Methanol-Enhanced Low-Cell-Voltage Hydrogen Generation at Industrial-Grade Current Density by Triadic Active Sites of Pt1–Pdn–(Ni,Co)(OH)x

Methanol (ME) is a liquid hydrogen carrier, ideal for on-site-on-demand H2 generation, avoiding its costly and risky distribution issues, but this "ME-to-H2" electric conversion suffers from high voltage (energy consumption) and competitive oxygen evolution reaction. Herein, we demonstrate that a synergistic cofunctional Pt1Pdn/(Ni,Co)(OH)x catalyst with Pt single atoms (Pt1) and Pd nanoclusters (Pdn) anchored on OH-vacancy(VOH)-rich (Ni,Co)(OH)x nanoparticles create synergistic triadic active sites, allowing for methanol-enhanced low-voltage H2 generation. For MOR, OH* is preferentially adsorbed on Pdn and then interacts with the intermediates (such as *CHO or *CHOOH) adsorbed favorably on neighboring Pt1 with the assistance of hydrogen bonding from the surface hydrogen of (Ni,Co)(OH)x.
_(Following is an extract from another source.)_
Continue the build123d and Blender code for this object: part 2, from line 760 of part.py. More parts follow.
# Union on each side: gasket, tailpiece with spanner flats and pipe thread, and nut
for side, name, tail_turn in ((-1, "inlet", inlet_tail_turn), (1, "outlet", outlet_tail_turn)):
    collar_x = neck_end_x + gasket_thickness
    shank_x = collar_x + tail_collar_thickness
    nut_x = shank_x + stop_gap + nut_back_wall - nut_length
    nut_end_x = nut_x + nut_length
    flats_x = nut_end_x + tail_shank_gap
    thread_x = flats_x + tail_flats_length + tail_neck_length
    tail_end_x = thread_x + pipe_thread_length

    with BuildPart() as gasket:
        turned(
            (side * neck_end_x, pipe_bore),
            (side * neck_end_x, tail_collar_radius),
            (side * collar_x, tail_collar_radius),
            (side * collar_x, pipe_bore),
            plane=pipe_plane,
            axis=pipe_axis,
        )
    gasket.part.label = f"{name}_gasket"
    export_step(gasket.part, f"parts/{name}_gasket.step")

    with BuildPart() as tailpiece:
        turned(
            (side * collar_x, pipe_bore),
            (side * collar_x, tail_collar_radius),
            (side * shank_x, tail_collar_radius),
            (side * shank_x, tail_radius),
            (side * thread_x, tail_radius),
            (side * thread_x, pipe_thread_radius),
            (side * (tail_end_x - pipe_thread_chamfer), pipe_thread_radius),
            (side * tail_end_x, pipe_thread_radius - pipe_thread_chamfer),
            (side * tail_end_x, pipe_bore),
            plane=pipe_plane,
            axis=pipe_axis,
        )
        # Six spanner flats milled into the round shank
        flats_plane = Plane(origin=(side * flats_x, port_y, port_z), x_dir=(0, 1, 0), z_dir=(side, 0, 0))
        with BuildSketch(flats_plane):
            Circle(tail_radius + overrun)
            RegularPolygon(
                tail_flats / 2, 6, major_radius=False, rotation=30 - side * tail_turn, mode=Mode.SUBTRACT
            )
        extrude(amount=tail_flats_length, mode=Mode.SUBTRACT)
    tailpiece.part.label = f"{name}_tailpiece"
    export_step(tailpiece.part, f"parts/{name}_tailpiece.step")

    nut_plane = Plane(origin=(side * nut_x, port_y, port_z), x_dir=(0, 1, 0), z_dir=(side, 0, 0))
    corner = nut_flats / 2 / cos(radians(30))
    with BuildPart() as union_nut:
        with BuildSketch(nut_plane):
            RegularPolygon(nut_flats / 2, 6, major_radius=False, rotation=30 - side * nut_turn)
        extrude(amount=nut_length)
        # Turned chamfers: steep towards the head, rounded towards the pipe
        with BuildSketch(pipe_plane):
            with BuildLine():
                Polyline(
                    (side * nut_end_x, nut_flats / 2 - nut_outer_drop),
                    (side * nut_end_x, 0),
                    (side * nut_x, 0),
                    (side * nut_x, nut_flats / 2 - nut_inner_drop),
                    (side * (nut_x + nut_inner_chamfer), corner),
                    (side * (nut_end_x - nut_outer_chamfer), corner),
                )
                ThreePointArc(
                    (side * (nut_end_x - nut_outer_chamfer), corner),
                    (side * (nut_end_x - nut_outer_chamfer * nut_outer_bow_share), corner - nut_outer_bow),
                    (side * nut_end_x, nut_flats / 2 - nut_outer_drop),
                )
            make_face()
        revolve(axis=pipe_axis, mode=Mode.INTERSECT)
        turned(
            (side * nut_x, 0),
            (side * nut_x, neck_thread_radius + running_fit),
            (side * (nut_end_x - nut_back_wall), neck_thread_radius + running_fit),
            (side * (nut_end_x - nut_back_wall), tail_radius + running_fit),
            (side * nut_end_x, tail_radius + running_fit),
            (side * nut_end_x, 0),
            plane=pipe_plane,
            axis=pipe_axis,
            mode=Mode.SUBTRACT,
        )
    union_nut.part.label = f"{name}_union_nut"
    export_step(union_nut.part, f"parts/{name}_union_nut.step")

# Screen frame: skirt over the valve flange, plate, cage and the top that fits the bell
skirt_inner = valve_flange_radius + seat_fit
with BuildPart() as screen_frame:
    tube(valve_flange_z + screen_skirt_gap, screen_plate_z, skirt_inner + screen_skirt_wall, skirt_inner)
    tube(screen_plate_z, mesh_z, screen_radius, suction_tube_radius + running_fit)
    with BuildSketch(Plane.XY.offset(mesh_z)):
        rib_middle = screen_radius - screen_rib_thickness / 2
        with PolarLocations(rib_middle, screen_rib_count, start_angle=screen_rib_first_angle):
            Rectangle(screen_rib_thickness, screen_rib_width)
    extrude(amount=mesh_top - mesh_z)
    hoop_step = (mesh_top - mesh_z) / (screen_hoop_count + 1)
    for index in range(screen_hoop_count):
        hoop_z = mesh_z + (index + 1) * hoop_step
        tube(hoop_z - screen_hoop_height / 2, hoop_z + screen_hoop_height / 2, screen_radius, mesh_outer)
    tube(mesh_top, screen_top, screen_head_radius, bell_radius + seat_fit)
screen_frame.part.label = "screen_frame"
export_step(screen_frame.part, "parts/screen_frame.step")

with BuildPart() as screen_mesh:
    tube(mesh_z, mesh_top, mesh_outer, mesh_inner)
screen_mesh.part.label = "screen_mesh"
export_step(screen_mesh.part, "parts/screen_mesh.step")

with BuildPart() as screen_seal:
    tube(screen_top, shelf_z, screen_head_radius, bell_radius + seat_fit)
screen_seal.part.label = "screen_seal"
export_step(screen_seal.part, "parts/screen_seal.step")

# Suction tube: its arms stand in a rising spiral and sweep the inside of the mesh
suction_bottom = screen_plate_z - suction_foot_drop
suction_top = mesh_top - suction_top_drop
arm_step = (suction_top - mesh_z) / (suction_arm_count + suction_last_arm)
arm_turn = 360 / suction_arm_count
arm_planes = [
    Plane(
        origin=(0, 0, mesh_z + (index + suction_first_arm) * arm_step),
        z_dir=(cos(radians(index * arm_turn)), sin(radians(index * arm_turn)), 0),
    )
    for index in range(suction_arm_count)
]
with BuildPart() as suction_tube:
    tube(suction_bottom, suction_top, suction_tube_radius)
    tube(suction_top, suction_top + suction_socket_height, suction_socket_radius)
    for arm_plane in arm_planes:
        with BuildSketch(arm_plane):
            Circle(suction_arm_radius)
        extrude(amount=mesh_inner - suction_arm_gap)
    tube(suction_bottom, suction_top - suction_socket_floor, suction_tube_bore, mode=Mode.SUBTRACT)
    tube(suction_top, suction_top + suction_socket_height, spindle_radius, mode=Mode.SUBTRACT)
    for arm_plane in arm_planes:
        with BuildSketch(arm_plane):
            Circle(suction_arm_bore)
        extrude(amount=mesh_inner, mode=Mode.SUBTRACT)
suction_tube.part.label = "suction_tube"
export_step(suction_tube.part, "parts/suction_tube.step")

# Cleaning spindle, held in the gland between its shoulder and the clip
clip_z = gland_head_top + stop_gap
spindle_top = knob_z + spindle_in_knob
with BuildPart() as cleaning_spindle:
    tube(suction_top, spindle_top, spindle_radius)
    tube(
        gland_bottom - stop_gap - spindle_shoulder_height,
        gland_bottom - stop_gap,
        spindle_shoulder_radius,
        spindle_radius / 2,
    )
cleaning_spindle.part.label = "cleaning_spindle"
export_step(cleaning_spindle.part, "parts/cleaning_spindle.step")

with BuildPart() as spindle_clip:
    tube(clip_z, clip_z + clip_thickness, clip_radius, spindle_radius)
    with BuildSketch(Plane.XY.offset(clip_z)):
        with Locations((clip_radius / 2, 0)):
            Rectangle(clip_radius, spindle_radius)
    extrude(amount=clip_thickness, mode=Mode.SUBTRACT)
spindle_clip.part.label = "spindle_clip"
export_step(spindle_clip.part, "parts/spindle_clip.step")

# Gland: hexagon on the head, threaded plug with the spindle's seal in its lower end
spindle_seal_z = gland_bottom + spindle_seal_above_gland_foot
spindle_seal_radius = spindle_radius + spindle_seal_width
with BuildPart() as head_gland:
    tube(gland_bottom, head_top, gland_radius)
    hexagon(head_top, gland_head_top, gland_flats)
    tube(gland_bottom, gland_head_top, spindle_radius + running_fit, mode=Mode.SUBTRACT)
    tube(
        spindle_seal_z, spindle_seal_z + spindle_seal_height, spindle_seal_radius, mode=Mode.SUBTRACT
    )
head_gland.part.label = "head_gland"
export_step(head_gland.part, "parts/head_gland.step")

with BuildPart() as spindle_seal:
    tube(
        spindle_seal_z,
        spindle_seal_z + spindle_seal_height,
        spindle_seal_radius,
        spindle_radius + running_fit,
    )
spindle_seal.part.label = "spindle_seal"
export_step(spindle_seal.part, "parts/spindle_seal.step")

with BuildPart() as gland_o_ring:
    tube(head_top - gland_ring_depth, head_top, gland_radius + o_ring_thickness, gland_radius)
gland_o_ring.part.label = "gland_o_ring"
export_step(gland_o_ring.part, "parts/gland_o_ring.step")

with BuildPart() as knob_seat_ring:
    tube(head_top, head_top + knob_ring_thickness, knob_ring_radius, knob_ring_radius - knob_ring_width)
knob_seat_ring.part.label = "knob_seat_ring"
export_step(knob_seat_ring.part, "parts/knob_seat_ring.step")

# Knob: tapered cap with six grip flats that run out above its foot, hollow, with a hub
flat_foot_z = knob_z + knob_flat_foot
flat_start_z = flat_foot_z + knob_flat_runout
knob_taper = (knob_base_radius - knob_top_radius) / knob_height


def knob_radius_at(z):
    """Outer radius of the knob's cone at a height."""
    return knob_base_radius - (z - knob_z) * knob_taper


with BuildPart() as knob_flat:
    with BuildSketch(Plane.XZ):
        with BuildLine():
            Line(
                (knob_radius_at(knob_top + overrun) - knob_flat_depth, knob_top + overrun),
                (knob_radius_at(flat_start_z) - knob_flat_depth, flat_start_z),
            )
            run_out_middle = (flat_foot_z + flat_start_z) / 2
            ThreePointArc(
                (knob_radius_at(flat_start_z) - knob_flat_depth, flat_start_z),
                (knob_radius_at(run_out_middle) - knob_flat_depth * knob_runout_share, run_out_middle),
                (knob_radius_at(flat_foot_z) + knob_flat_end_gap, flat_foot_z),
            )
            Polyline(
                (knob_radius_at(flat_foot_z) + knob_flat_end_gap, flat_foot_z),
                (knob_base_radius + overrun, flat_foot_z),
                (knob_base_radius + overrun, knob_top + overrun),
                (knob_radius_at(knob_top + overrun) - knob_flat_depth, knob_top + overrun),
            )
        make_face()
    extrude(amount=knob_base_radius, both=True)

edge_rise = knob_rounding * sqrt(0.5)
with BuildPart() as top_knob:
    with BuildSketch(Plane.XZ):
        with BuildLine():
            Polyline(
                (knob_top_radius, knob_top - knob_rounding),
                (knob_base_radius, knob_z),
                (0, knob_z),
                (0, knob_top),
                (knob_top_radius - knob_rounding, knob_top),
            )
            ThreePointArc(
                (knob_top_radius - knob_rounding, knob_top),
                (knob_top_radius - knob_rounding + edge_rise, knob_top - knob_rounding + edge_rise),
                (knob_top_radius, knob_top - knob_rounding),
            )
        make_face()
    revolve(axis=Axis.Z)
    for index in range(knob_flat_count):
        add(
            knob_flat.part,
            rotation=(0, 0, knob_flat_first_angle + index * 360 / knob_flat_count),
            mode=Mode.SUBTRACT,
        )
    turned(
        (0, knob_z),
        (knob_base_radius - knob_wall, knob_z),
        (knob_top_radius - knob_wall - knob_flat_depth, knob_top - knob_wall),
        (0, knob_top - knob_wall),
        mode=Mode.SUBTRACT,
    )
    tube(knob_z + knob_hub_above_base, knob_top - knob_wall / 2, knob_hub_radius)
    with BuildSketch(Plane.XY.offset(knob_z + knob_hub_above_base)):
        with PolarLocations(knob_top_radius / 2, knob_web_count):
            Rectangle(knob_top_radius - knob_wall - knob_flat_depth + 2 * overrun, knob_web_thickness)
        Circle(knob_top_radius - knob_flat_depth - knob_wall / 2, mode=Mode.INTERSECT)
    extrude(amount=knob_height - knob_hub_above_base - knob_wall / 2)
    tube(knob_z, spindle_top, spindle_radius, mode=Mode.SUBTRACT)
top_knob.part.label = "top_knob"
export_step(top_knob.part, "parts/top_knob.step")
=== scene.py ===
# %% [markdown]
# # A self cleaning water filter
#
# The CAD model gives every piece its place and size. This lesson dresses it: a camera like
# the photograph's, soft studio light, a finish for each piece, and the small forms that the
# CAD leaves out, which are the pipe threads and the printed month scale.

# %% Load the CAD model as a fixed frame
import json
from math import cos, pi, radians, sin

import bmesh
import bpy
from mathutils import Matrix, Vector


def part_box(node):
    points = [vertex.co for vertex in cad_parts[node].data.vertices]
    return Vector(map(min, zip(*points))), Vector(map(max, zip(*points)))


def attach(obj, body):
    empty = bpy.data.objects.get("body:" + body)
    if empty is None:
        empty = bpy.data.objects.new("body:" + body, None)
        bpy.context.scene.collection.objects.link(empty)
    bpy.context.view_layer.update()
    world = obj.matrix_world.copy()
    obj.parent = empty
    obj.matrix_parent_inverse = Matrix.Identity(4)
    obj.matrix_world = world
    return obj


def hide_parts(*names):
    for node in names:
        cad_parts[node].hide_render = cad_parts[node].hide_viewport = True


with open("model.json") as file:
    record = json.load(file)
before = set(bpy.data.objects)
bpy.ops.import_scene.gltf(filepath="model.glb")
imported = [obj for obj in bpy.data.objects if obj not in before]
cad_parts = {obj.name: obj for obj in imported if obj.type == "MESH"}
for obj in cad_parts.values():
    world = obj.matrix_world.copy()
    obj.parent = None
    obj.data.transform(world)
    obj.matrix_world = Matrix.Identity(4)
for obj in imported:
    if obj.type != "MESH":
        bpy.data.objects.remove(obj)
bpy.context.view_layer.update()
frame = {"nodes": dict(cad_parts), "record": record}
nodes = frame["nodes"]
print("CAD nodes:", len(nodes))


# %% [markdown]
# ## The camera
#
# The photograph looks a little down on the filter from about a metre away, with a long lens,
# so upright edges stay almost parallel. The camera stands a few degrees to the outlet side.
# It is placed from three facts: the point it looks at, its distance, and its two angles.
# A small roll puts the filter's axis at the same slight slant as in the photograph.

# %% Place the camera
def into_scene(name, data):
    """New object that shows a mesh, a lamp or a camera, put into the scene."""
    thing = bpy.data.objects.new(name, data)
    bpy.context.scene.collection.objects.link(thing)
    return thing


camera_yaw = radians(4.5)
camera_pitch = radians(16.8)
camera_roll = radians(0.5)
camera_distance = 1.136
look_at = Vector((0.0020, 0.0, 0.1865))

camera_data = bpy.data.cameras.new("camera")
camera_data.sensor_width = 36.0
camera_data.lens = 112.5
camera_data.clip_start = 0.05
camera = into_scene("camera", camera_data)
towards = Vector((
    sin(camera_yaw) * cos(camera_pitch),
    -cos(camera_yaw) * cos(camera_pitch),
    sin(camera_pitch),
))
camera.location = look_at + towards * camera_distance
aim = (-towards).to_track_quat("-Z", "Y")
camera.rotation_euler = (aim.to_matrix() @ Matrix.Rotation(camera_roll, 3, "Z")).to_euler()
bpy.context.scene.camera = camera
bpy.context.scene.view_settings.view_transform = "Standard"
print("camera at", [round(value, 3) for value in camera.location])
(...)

The enhanced selectivity of the *CHOOH pathway, instead of *CO, sustains the MOR activity to a practically high current density. For HER, triadic Pt1, Pdn, and OH-vacancy sites on (Ni,Co)(OH)x create an "acid-base" microenvironment to facilitate water adsorption and splitting, forming H* species on Pt1 and Pdn, and *OH at the vacancy, to promote efficient H2 evolution from the asymmetric Pt1 and Pdn sites via the Tafel mechanism. The triadic-site synergy opens new avenues for the design and synthesis of highly efficient and stable cofunctional catalysts for "on-site-on-demand" H2 production, here facilitated by liquid methanol.